Trauer um Hee Wan Lee: Volleyball war sein Leben
Wuppertal trauert um Hee Wan Lee, der als Spieler und Trainer beim SV Bayer eine Erfolgsgeschichte schrieb.
Wuppertal. „Neun Buchstaben, zehn Finger“, war der Spitzname von Hee Wan Lee, was bedeutet, dass hier ein Volleyballer mit einmaligem Fingerspitzengefühl am Werk war. Der südkoreanische Nationalspieler, der seit den 80er Jahren in Deutschland als Spieler und Trainer Erfolge feierte und wie kein anderer für die Triumphe des SV Bayer Wuppertal in den 90er Jahren steht, ist am Donnerstag im Alter von 55 Jahren nach schwerer Krankheit gestorben.
Diese Nachricht hat am Freitag auch bei seinen Wuppertaler Weggefährten Bestürzung ausgelöst. Dass er an Krebs erkrankt war, war in der Volleyballszene bekannt, doch zuletzt gab es gute Prognosen. „Ich habe ihn Anfang Mai bei der Aufstiegsfeier der Volleyballerinnen von Bayer Leverkusen getroffen, da hieß es, er werde als Techniktrainer bei den Damen einsteigen“, sagte Helmut Glimpf, der zu Hee Wan Lee einst als Teammanager des SV Bayer engen Kontakt hatte.
„Er hat gezeigt, wie man diesen Sport zelebriert, solche Pässe aus dem Handgelenk konnte sonst niemand spielen, dazu war er ein sehr netter Mensch“, spricht Glimpf mit Hochachtung von dem Koreaner. 1991, nachdem Lee mit Bayer Leverkusen nach Wuppertal gewechselt war, drückte er der Mannschaft neun Jahre lang als Spieler und Trainer seinen Stempel auf. Zwei Meisterschaften (‘94, ‘97), ein Pokalsieg (‘95) und ein Europapokalendspiel (‘96) fielen in diese Zeit.
Bei Spielern und den Zuschauern in der Uni-Halle ist unvergessen, wie Lee 1997 im ersten Meistschaftsfinale gegen Friedrichshafen für den nach einem Schwächeanfall zusammengebrochenen Zuspieler Daniel Reitemeyer einsprang. Zwei Jahre lang hatte der damals 41-Jährige nicht mehr gespielt, plötzlich zog er sich wie selbstverständlich die Trainingsjacke aus und führte die Mannschaft zum wichtigen ersten Sieg. So entstehen Legenden.
Ich weiß noch genau, dass er uns nach dem Satzausgleich zum 1:1 gesagt hat, dass wir den nächsten Satz wohl verlieren werden, weil er sich einspielen muss, wir am Ende aber 3:2 gewinnen“, erinnert sich sein Schützling Jens Larsen. So kam es, und Lee leitete den letzten Punkt durch einen Abwehrball sogar selbst ein.

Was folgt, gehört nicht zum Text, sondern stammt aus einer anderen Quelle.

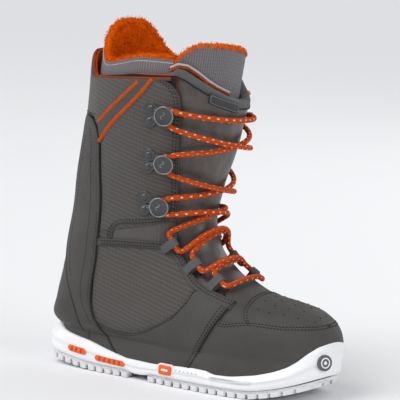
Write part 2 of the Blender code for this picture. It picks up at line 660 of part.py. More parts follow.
def build_toe_and_heel(mats):
    half = np.array([190.0, 201, 213, 225, 238, 252, 265, 277, 287, 295, 301, 304])
    xs = np.concatenate([half, half[::-1]])
    low = np.maximum(rim_height(xs) + 1.5, 38.5)
    high = np.interp(xs, [186, 200, 222, 245, 262, 276, 290, 305], [60, 66, 65, 64, 66, 70, 72, 73])
    band("toe_rand", xs, low, high, 4, mats["leather"], rand_slant)
    half = np.array([31.0, 24, 16, 8, 0, -7, -12])
    xs = np.concatenate([half, half[::-1]])
    low = rim_height(xs) + 1.5
    high = np.interp(xs, [-14, 2, 12, 22, 32], [98.5, 98.5, 84, 66, 52])
    band("heel_counter", xs, low, high, 5, mats["leather"])


def build_toe_top(mats):
    """Perforated toe-top panel and the saddle behind it, in stations and angles over the top."""
    t = np.linspace(-1, 1, 13)
    x = np.linspace(289, 224, 10)
    limit = np.interp(x, [222, 240, 262, 280, 292], [72.5, 72.0, 72.5, 75, 76])
    side_l, side_m = (chart(np.stack([x, limit], -1), k)[:, 1] for k in (-1, 1))
    angle = side_l[:, None] * (1 - t) / 2 + side_m[:, None] * (1 + t) / 2
    s = (TOE_X - x)[:, None] - np.abs(t)[None, :] ** 2 * np.linspace(0, -5, 10)[:, None]
    add("toe_cap_panel", *slab(layer(s, angle, OVERLAY[0]), layer(s, angle, OVERLAY[1])), mats["leather"])
    v = np.linspace(0, 1, 4)[:, None]
    tau = np.abs(t)
    front = 224.0 - 1.2 - 6.0 * tau**2
    back = 207.0 + 9.5 * np.clip((tau - 0.35) / 0.3, 0, 1) - 6.5 * np.clip((tau - 0.75) / 0.25, 0, 1)
    x = front * (1 - v) + back * v
    low = np.interp(x, [200, 214, 224], [76.5, 74.5, 73.8])
    points = np.stack([x.ravel(), low.ravel()], -1)
    side_l, side_m = (chart(points, k)[:, 1].reshape(x.shape) for k in (-1, 1))
    angle = side_l * (1 - t) / 2 + side_m * (1 + t) / 2
    last = station(back, np.interp(back, [200, 224], [102, 93]) * (1 - tau**2.5) + 76 * tau**2.5)[0]
    s = (78.6 + 5.2 * tau**2) * (1 - v) + last * v
    add("vamp_saddle", *slab(layer(s, angle, OVERLAY[0]), layer(s, angle, OVERLAY[1])), mats["leather"])


# ---- hooks, loops and lace --------------------------------------------------------------------------
HOOKS = [(137, 264), (135, 218), (127, 174)]  # side view, top to bottom
LOOPS = [(139, 137), (164, 117), (190, 102)]
EYESTAY_WAY = (0.62, 0.0, -0.78)  # direction of the eyestay edge down towards the toe


def surface_frame(x, z, side):
    """A point on the last with its outward normal, the direction along the flank to the front, and up."""
    s, t = chart([(x, z)], side)[0]
    p = layer(s, t)
    ds = layer(s + 0.5, t) - layer(s - 0.5, t)
    dt = layer(s, t + side * 0.5) - layer(s, t - side * 0.5)
    normal = np.cross(ds, dt) * -side
    normal /= np.linalg.norm(normal)
    if normal[1] * side < 0:
        normal = -normal
    up = ds - normal * (ds @ normal)
    up /= np.linalg.norm(up)
    forward = np.cross(up, normal) * side
    if forward[0] < 0:
        forward = -forward
    return p, normal, forward, up


def build_hooks(mats):
    """Each hook is one stamped piece: a riveted plate, a short neck at its front and a round disc."""
    turns = np.linspace(0, 2 * math.pi, 15)[:-1]
    profile_rings = ((3.0, 1.2), (3.0, 6.8), (8.8, 6.8), (8.8, 8.4), (7.4, 9.2))
    for side, tag in ((-1, "lat"), (1, "med")):
        for i, (x, z) in enumerate(HOOKS):
            p, n, f, u = surface_frame(x, z, side)
            base = p + n * 2.9
            plan = [f * (5.5 * math.cos(a) - (9.0 if math.cos(a) < -0.3 else 0.0)) + u * 7.5 * math.sin(a)
                    for a in turns]
            rings = [[base + q + n * h for q in plan] for h in (0.0, 1.2)]
            rings += [[base + n * h + r * (f * math.cos(a) + u * math.sin(a)) for a in turns]
                      for r, h in profile_rings]
            count = len(turns)
            faces = [(k * count + j, k * count + (j + 1) % count, (k + 1) * count + (j + 1) % count,
                      (k + 1) * count + j) for k in range(len(rings) - 1) for j in range(count)]
            faces += [tuple(range(count)), tuple((len(rings) - 1) * count + j for j in range(count))]
            add(f"hook_{tag}_{i + 1}", np.concatenate(rings), faces, mats["gunmetal"])


def build_loops(mats):
    """Short folded webbing loops that carry the lace under the eyestay."""
    for side, tag in ((-1, "lat"), (1, "med")):
        for i, (x, z) in enumerate(LOOPS):
            p, n, _, _ = surface_frame(x, z, side)
            along = np.array(EYESTAY_WAY)
            along -= n * (along @ n)
            along /= np.linalg.norm(along)
            across = np.cross(n, along)
            turns = np.linspace(0, 2 * math.pi, 11)[:-1]
            centre = p + n * 8.0
            skins = [np.stack([[centre + along * h + r * (n * math.cos(a) + across * 1.15 * math.sin(a))
                                for a in turns] for h in (-5, 5)]) for r in (5.0, 4.0)]
            add(f"lace_loop_{tag}_{i + 1}", *slab(*skins, wrap=True), mats["webbing"])


def loop_point(i, side, end):
    x, z = LOOPS[i]
    p, n, _, _ = surface_frame(x, z, side)
    along = np.array(EYESTAY_WAY)
    along -= n * (along @ n)
    return p + n * 8.0 + along / np.linalg.norm(along) * end


def hook_point(i, side, turn):
    """Lace positions round a hook neck: turn is the angle about the disc, 0 to the front and 90 up."""
    x, z = HOOKS[i]
    p, n, f, u = surface_frame(x, z, side)
    a = math.radians(turn)
    return p + n * 6.9 + (f * math.cos(a) + u * math.sin(a)) * (3.0 + LACE_R + 1.3)


def over(a, b, lift, ahead, count=11):
    """A strand from a to b laid round the front, with its clearance raised to lift where strands cross."""
    v = np.linspace(0, 1, count)
    clear = LACE_LOW + (lift - LACE_LOW) * np.clip(1.7 - np.abs(v - 0.5) * 5.0, 0, 1)
    line = a * (1 - v[:, None]) + b * v[:, None]
    across = line[:, 1] / max(abs(a[1]), abs(b[1]))
    direction = np.array(ahead) * (1 - across**2)[:, None]
    direction[:, 1] += across
    direction /= np.linalg.norm(direction, axis=1)[:, None]
    return [a] + list(cast(line, direction, -clear - LACE_R)[1:-1]) + [b]


def thin(path, tolerance=0.12):
    """Drop the points of a path that lie on the straight between the ones kept."""
    keep, start = [0], 0
    for end in range(2, len(path)):
        run = path[start + 1:end]
        line = path[end] - path[start]
        off = np.linalg.norm(np.cross(run - path[start], line / np.linalg.norm(line)), axis=1)
        if off.max() > tolerance or end - start > 24:
            start = end - 1
            keep.append(start)
    return path[keep + [len(path) - 1]]


def ease(path, times):
    """Round off the turns of a path, keeping its ends."""
    path = np.array(path, float)
    for _ in range(times):
        path[1:-1] = (path[:-2] + 2 * path[1:-1] + path[2:]) / 4
    return path


VAMP_WAY, ANKLE_WAY, SHIN_WAY = (0.6, 0.0, 0.8), (0.95, 0.0, 0.3), (0.99, 0.0, -0.1)


def lace_half(side):
    """From the bottom loop on one side, crossing to the middle loop opposite and back to the top loop."""
    first, second = (LACE_LOW, LACE_HIGH) if side < 0 else (LACE_HIGH, LACE_LOW)
    return ([loop_point(2, side, 0)]
            + over(loop_point(2, side, -12), loop_point(1, -side, 12), first, VAMP_WAY)
            + [loop_point(1, -side, 0)]
            + over(loop_point(1, -side, -12), loop_point(0, side, 12), second, VAMP_WAY)
            + [loop_point(0, side, 0), loop_point(0, side, -10)])


def build_lace(mats):
    cord = mats["lace"]
    bar = over(loop_point(2, -1, 12), loop_point(2, 1, 12), LACE_LOW, VAMP_WAY)
    path = smooth(lace_half(-1)[::-1] + bar + lace_half(1), 420)
    tube("lace_lower", thin(ease(path, 30)), LACE_R, 6, cord)
    for k, side in (("a", -1), ("b", 1)):
        lift = LACE_LOW if side < 0 else LACE_HIGH
        ankle = over(loop_point(0, side, -11.5), hook_point(2, -side, -52), lift, ANKLE_WAY)
        ankle = smooth(ankle, 120)[4:-5]
        tube(f"lace_ankle_{k}", thin(ankle), LACE_R, 6, cord)
        path = []
        here = -side
        for i in (2, 1, 0):
            path += [hook_point(i, here, turn) for turn in (-45, -100, -145, 180, 140, 95, 45)]
            if i:
                lift = LACE_LOW if here < 0 else LACE_HIGH
                path += over(hook_point(i, here, 45), hook_point(i - 1, -here, -45), lift, SHIN_WAY)[1:-1]
                here = -here
        if here < 0:
            end = hook_point(0, 1, 45) + np.array([18.0, 4.0, -10.0])
            path += over(hook_point(0, here, 45), end, LACE_LOW, SHIN_WAY)[1:]
        else:
            tail = hook_point(0, here, 45)
            path += [tail + np.array([8.0, 1.0, 7.0]), tail + np.array([16.0, -1.0, 12.0])]
        tube(f"lace_upper_{k}", thin(ease(smooth(path, 420), 8)), LACE_R, 6, cord)


def build_tape(mats):
    flank("cuff_tape_lateral", -1, [(62, 240), (100, 290)], [(74, 228), (119, 290)], 3, 7, (-3.9, -2.9),
          mats["label"], 0.2)


def main():
    for obj in list(bpy.data.objects):
        bpy.data.objects.remove(obj, do_unlink=True)
    mats = {
        "rubber": material("white_rubber", (0.80, 0.80, 0.81), 0.6),
        "foam": material("white_foam", (0.86, 0.86, 0.87), 0.5),
        "orange_foam": material("orange_foam", (0.80, 0.17, 0.03), 0.5),
        "grey_rubber": material("grey_rubber", (0.16, 0.16, 0.17), 0.5),
        "leather": material("grey_leather", (0.085, 0.078, 0.075), 0.6),
        "ripstop": material("grey_ripstop", (0.10, 0.095, 0.092), 0.75),
        "gusset": material("grey_stretch", (0.14, 0.13, 0.125), 0.8),
        "lining": material("orange_lining", (0.75, 0.16, 0.03), 0.85),
        "mesh": material("grey_mesh", (0.15, 0.15, 0.16), 0.85),
        "satin": material("brown_satin", (0.12, 0.108, 0.10), 0.5),
        "binding": material("dark_binding", (0.07, 0.068, 0.068), 0.7),
        "label": material("tape_grey", (0.22, 0.215, 0.21), 0.7),
        "gunmetal": material("gunmetal", (0.11, 0.11, 0.115), 0.35, 0.9),
        "webbing": material("grey_webbing", (0.18, 0.18, 0.18), 0.8),
        "lace": material("orange_lace", (0.90, 0.15, 0.03), 0.7),
        "board": material("board", (0.45, 0.40, 0.33), 0.8),
    }
    build_sole(mats)
    plate("lasting_board", 56.0, 282.0, 0.55, 4.3, 1.1, mats["board"])
    plate("footbed", 42.0, 268.0, 0.5, 18.0, 3.0, mats["gusset"])
    build_carcass(mats)
    build_liner(mats)
    build_tongue(mats)
    build_side_panels(mats)
    build_toe_and_heel(mats)
    build_toe_top(mats)
    build_hooks(mats)
    build_loops(mats)
    build_lace(mats)
    build_tape(mats)


main()
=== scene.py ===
import json
import math

import bmesh
import bpy
import numpy as np
from mathutils import Matrix, Vector

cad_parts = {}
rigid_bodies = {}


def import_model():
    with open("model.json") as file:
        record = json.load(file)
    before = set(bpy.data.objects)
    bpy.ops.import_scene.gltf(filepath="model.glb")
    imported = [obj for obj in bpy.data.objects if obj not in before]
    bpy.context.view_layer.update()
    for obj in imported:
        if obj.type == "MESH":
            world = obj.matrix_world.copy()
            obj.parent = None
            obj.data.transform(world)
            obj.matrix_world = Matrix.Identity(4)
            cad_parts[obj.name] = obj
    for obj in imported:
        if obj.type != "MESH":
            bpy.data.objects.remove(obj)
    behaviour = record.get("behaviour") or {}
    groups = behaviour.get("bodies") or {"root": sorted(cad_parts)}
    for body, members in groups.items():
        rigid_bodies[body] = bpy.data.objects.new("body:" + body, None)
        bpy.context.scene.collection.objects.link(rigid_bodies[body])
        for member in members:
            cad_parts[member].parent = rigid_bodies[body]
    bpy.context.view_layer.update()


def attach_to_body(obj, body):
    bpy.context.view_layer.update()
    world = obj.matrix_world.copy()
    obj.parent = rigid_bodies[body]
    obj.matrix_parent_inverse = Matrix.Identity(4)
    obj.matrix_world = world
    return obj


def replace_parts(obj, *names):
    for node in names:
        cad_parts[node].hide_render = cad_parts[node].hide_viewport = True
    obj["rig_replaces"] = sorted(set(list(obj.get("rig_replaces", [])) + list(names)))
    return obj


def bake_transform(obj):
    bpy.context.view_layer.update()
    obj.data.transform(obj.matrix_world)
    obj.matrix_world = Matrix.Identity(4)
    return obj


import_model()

ORIGIN_X = 146.8
FOOT, CUFF, TONGUE = "foot", "cuff", "tongue"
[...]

An seine Spieler hatte er hohe Ansprüche. „Als ich 1993 gekommen bin, hat er mir gesagt, Jens, Du hast mein Vertrauen zu 20 Prozent“, berichtet Larsen von einer Episode, die ihn gleichermaßen angestachelt wie beeindruck hat. Nachdem der Däne in der Saison zum besten Angreifer der Liga avancierte, kam Lee nach der Meisterfeier zu ihm und sagte: „Jens, jetzt hast Du mein Vertrauen zu 100 Prozent.“
„Lees Vertrauen erst erarbeiten musste sich auch Wolfgang Kuck, den er in Wuppertal vom Zweitliga- zum Weltklassespieler machte. „Er war der beste Techniktrainer, den ich jemals kennengelernt habe und eine große Persönlichkeit auf und neben dem Spielfeld“, sagte Kuck am Freitag. Der 44-Jährige lebt seit elf Jahren in Frankreich und streifte, nachdem er seine Volleyballkarriere eigentlich beendet hatte, kurz noch einmal für Narbonne das Trikot über und half mit beim Erstliga-Aufstieg. Jetzt strebt er — wie Lee — eine Trainerkarriere an.
Es war zwar nicht immer einfach, den Koreaner verbal zu verstehen, aber seine Volleyball-Philosophie konnte er den Spielern trotzdem stets vermitteln. Wie? „Das kann ich nicht sagen, man muss es gespürt haben, manchmal sagen weniger Worte mehr“, antwortet Jens Larsen. Auch das habe er von Hee Wan Lee gelernt.